Quand les armées allemandes envahissent la Tchécoslovaquie, l'occupant trouve à Barrandov tout le savoir-faire et l'équipement nécessaires à son entreprise de propagande. A l'instar de l'industrie, le cinéma tchèque, enjeu vital, est totalement exploité par les autorités nazies. Le rôle de Prague prend encore plus d'importance lorsque les studios de tournage de Berlin subissent, à la fin de la guerre, les bombardements des Alliés. Si la société allemande Pragfilm employait des scénaristes et des acteurs tchèques, le monde du cinéma ne versa jamais dans la collaboration. Les actrices Mandlova et Baarova tournèrent à Prague et à Berlin dans des films allemands mais à caractère non politique. Elles seront emprisonnées pour collaboration à la libération. A côté des productions officielles, se développe aussi, tant bien que mal, un cinéma indépendant, qui voit d'abord des adaptations de grands classiques tchèques.
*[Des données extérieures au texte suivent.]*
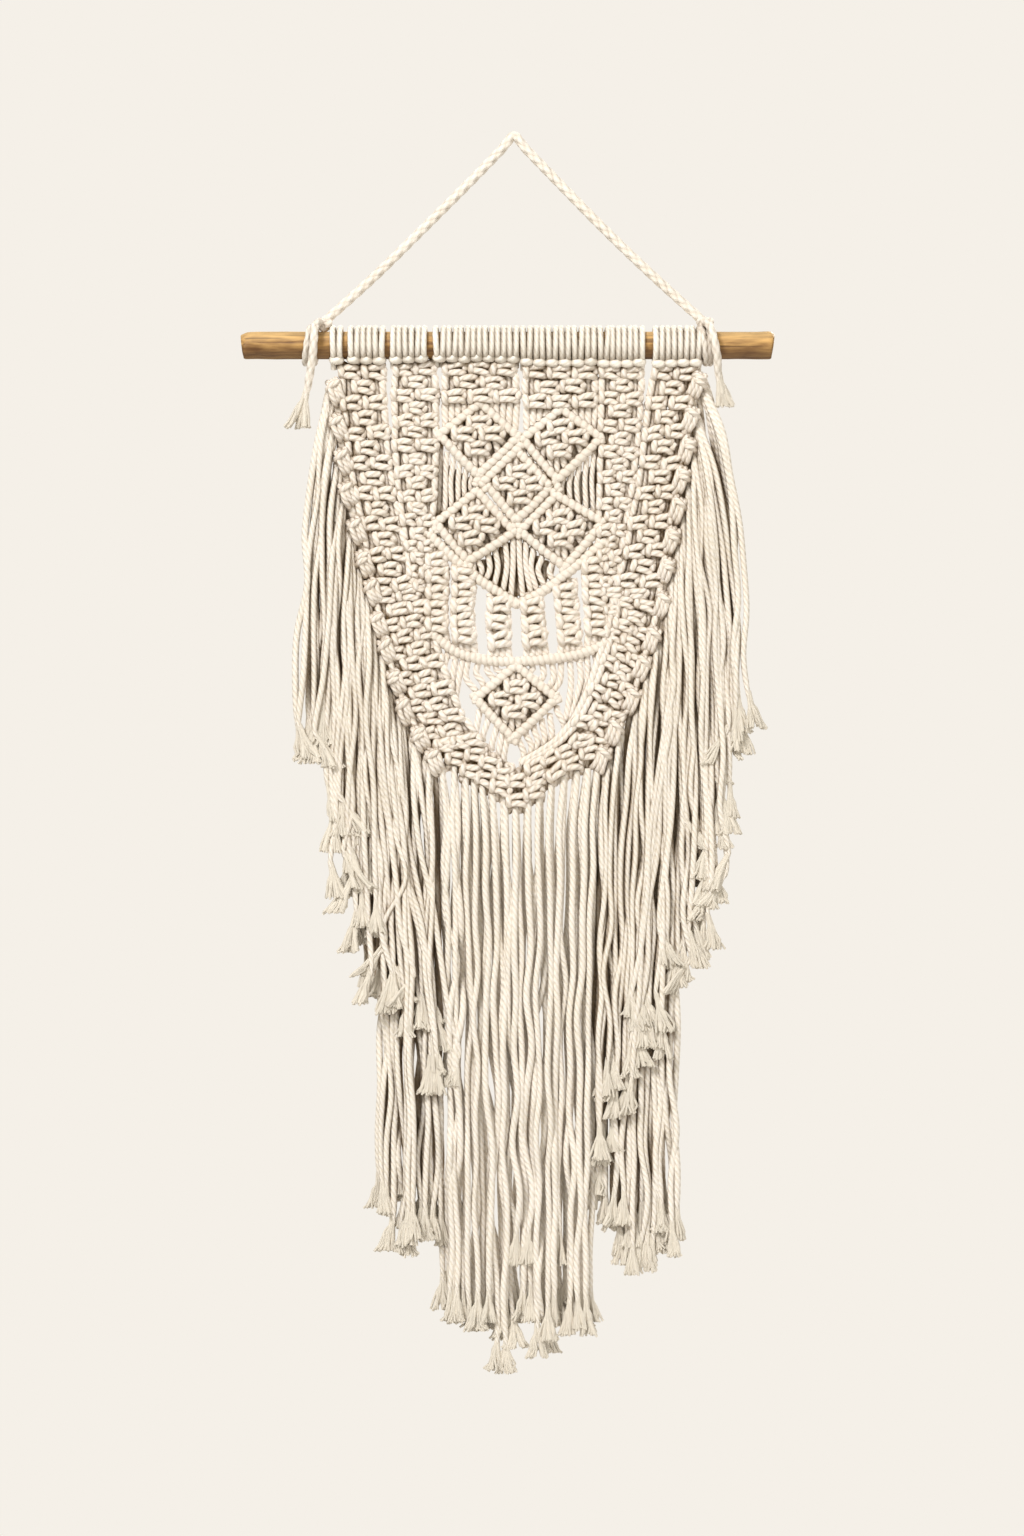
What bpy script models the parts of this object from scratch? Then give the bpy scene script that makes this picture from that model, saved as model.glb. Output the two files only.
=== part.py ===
"""A macrame wall hanging on a wooden dowel.

Frame: metres, +X to the right, +Z up, -Y towards the viewer. The origin is the seat of the nail,
under the top of the hanging cord. Places are read on a knotting chart of small squares, counted
in columns to the right of the nail and in rows down from it.
"""

import math

import bmesh
import bpy
from mathutils import Vector

# ---------------------------------------------------------------- driving sizes
SQUARE = 0.0007            # one square of the knotting chart
GAP = 0.0003               # clearance between two pieces
CORD = 0.0043              # width of a knotted panel cord
LOCK = 0.0062              # width of a fringe lock, two cords side by side
TUFT = 0.0094              # width of a lock's frayed end
TUFT_LENGTH = 0.018        # length of a lock's frayed end
HANGER = 0.0068            # width of the hanging cord

DOWEL_RADIUS = 0.0096
DOWEL_ROW = 204.5          # chart row of the dowel's axis
DOWEL_LEFT = -272
DOWEL_RIGHT = 259

BAND_EDGE = 0.0062         # thickness of a knotted band between its knots
BAND_KNOT = 0.0092         # thickness of a knotted band at a knot
BAR = 0.0062               # thickness of a clove-hitch bar
STRIP = 0.0088             # thickness of the bound roots of a fringe

WOOD_COLOUR = (0.62, 0.38, 0.17, 1.0)
COTTON_COLOUR = (0.84, 0.80, 0.71, 1.0)

# ---------------------------------------------------------------- knotting chart
# Groups of lark's heads on the dowel: first column, last column, knots.
HEADING = (
    (-180, -129, 4),
    (-124, -87, 3),
    (-80, 131, 17),
    (137, 182, 4),
)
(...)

Ce retour sur les traditions nationales ne plaît guère à l'occupant et avec la censure, l'intrigue des films se situe hors du contexte immédiat de la guerre. Une centaine de comédies seront réalisées durant ces années noires.
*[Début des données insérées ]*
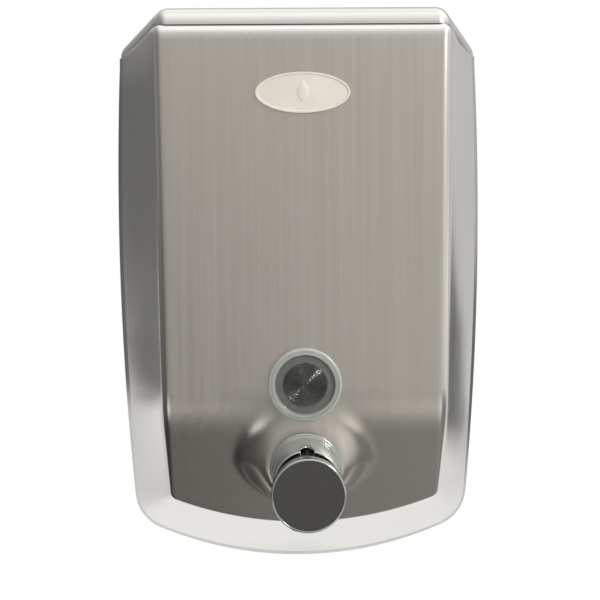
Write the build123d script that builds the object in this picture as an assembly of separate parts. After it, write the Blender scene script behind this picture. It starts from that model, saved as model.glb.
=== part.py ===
from build123d import *
from math import atan2, cos, pi, sin, sqrt, tan
import os

# Wall mounted soap dispenser, pressed stainless steel, with a push pump.
# Millimetres. X runs to the viewer's right, Y into the wall, Z up.
# While it is built, Z counts from the body's lowest point and Y = 0 is the wall.
# Each node is saved with the centre of the bracket's screw holes as the origin.

# ---- body ----
half_width = 62.5          # widest, at the wall
widest_z = 118.0           # height of the widest point
side_sweep = 1100.0        # radius of the long side curve at the wall
bottom_sweep = 124.0       # radius of the bottom curve at the wall
corner_r = 13.0            # bottom corners at the wall
deck_z = 174.4             # top of the body, under the lid
panel_y = 81.0             # front panel, distance from the wall
crease_z = 63.0            # where the front bends back
crease_r = 25.0
lower_edge_z = 26.0        # lowest point of the front panel
lower_setback = 25.6       # how far it stands back from the panel
lower_edge_y = panel_y - lower_setback
panel_half = 39.8          # half width of the panel at its lower corners
panel_corner_z = 35.2
panel_flare = 0.0103       # widening of the panel per mm of height
panel_corner_r = 3.2
edge_bend_r = 2.4          # bends round the panel and along the shoulder
sheet = 0.8

# ---- hinge ----
running = 0.05             # radial clearance of everything that turns or slides
knuckle_r = 2.0
hinge_pin_r = 1.0
wall_clear = 1.2           # knuckles to the wall
hinge_half = 40.0
knuckle_gap = 0.3
leaf_t = 0.8
leaf_depth = 8.0
knuckle_clear = 0.6        # lid and leaves stay this far off the knuckles
hinge_y = wall_clear + knuckle_r
leaf_y = hinge_y + knuckle_r + knuckle_clear

# ---- lid ----
lid_sheet = 1.0
lid_seam = 0.3             # gap between lid skirt and body
lid_height = 2 * knuckle_r + leaf_t - lid_seam
lid_corner_r = 3.2
lid_edge_r = 3.0
lid_rear = 2.0             # rear edge of the lid to the wall
mouth_margin = 10.0        # shoulder left round the filling mouth
mouth_rear = leaf_y + leaf_depth + 2.2
mouth_corner_r = 8.0
lid_top = deck_z + lid_seam + lid_height
lid_in = lid_top - lid_sheet
mouth_front = panel_y - mouth_margin

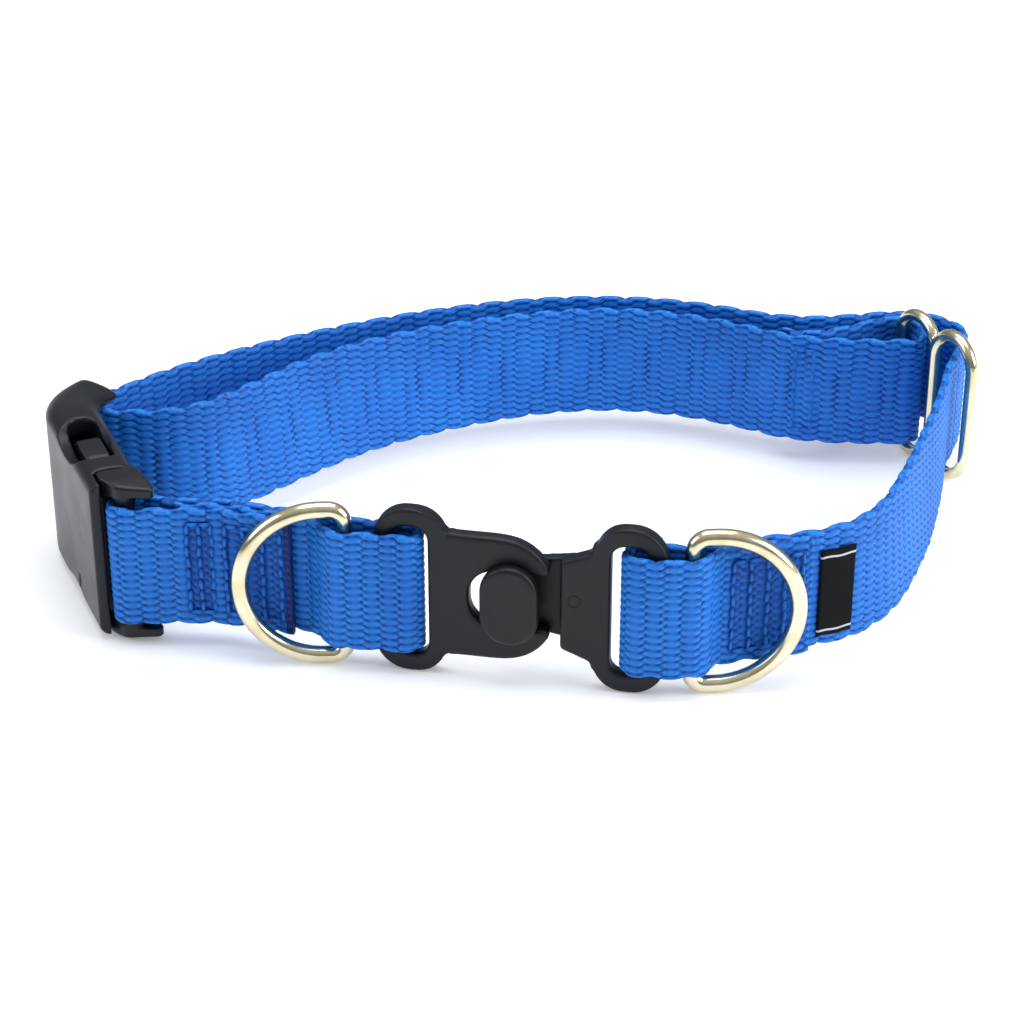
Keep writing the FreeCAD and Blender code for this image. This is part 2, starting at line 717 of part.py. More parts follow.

En 1945, la guerre est finie mais le cinéma tchécoslovaque n'en est pas à ses derniers soubresauts. En attendant, il symbolise parfaitement le "pont", que le président Benes souhaite jeter entre l'Est et l'Ouest. Jusqu'à 1948, les écrans pragois diffusent autant des films soviétiques d'avant-garde (Einsenstein...) que des productions françaises, anglaises puis, à partir de 1946, hollywoodiennes, avec Frank Capra ou Orson Welles. Nationalisé en 1945, le cinéma tchèque voit une nouvelle génération de créateurs émerger. En 1947, c'est la consécration, avec la victoire de "La Sirène" de Karel Stekly, au Festival de Venise. Autres films marquants de l'époque : "La Rivière magique", de Vaclav Krska ou encore une adaptation cinématographique des contes de Capek par Martin Fric.
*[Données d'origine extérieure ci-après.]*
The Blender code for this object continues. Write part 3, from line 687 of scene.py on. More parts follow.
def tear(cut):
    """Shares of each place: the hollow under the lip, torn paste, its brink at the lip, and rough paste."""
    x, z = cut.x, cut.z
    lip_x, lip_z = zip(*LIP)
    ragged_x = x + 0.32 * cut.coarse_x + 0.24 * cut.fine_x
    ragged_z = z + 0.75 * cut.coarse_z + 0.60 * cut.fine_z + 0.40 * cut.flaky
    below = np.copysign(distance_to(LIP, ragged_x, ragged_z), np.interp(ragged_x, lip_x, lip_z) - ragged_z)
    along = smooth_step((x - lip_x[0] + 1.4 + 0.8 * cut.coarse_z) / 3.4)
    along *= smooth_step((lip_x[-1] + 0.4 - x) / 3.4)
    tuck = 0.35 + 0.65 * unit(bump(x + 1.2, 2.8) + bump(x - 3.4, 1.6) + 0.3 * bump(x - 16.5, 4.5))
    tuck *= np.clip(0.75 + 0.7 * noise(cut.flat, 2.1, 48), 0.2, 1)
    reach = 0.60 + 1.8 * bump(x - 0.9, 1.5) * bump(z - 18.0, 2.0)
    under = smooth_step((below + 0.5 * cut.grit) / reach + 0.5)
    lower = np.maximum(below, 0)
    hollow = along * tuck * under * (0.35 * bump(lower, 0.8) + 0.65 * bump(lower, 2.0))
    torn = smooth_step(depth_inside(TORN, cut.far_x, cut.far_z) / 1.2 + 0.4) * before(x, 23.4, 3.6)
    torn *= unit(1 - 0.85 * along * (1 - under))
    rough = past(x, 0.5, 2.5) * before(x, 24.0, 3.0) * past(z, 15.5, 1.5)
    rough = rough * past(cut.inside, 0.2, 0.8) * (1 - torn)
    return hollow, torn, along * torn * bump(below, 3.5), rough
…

'Le zeppelin volé',  un film de Karel Zeman
En 1948, le coup de Prague voit un rideau de fer s'abattre sur les salles pragoises. Malgré la censure, l'innovation ne déserte pas les pellicules pendant les années 50. Ainsi Karel Zeman, que la presse internationale surnomme le "Méliès tchèque", s'impose comme un formidable créateur de films d'animation. Dans le même genre, il faut citer "Le Brave Soldat Chveik" en 1955, version avec des marionnettes mais sur grand écran de Ji"í Trnka. La critique de la monarchie autrichienne paraît assez atemporelle au régime pour qu'il en tolère la diffusion. Pourtant, le livre de Karel Capek, en illustrant comment adhérer pour mieux se détacher, annonçait déjà les stratégies d'évitement des années 60.

'Au feu les pompiers'
Il est vrai que la nouvelle décennie connaît une libéralisation de la sphère politique et sociale, qui profitera à toutes les disciplines artistiques. Et au cinéma, les personnages redeviennent de chair, tandis que la vraie vie réintègre les écrans. Qu'il s'agisse des films de Vera Chytilová, Jirí Menzel ou Milos Forman, l'individu reprend ses droits sur la communauté. En montrant des hommes et des femmes dans leur vie quotidienne, le cinéma tourne le dos à l'idéologie. On n'imagine pas plus grande claque aux apparatchiks du régime. D'autant plus qu'avec "Les Amours d'une Blonde", de Forman, le cinéma tchécoslovaque se dote d'une solide réputation internationale. En 1967, le même Forman réalise "Au feu les pompiers", qui sonne comme une prémonition, un an avant l'invasion du territoire par les chars soviétiques. A priori, une farce : un bal des pompiers dans une petite ville, l'élection d'une "miss" et une tombola impossible. Mais à travers l'incendie final, on devine la destruction des illusions et le testament des libertés.

Dans les années 70 et 80, la production cinématographique se fait de plus en plus insipide. Le régime tente de faire oublier la crise économique et les contestations par une politique relative de consommation. Le cinéma n'y échappe pas, qui produit des comédies grand public parfois savoureuses mais qui ne resteront pas dans les annales.

Depuis 1989, le septième art a repris ses droits dans le pays. Face aux nouveaux enjeux, une jeune génération de réalisateurs décrit avec finesse, humour et poésie la société de l'après-communisme. Celle de l'enthousiasme et de l'évasion ("Jizda") de Jan Sverak, celle de la jeunesse et de la solitude ("Samotári"), de David Ondricek, ou celle des difficultés sociales avec "Stesti", de Bohdan Sláma. La production cinématographique tchèque est aujourd'hui trop riche pour s'étendre plus longtemps. Symbole du retour sur la scène internationale, "Kolya", de Jan Sverak, avait gagné l'Oscar du meilleur film étranger en 1997.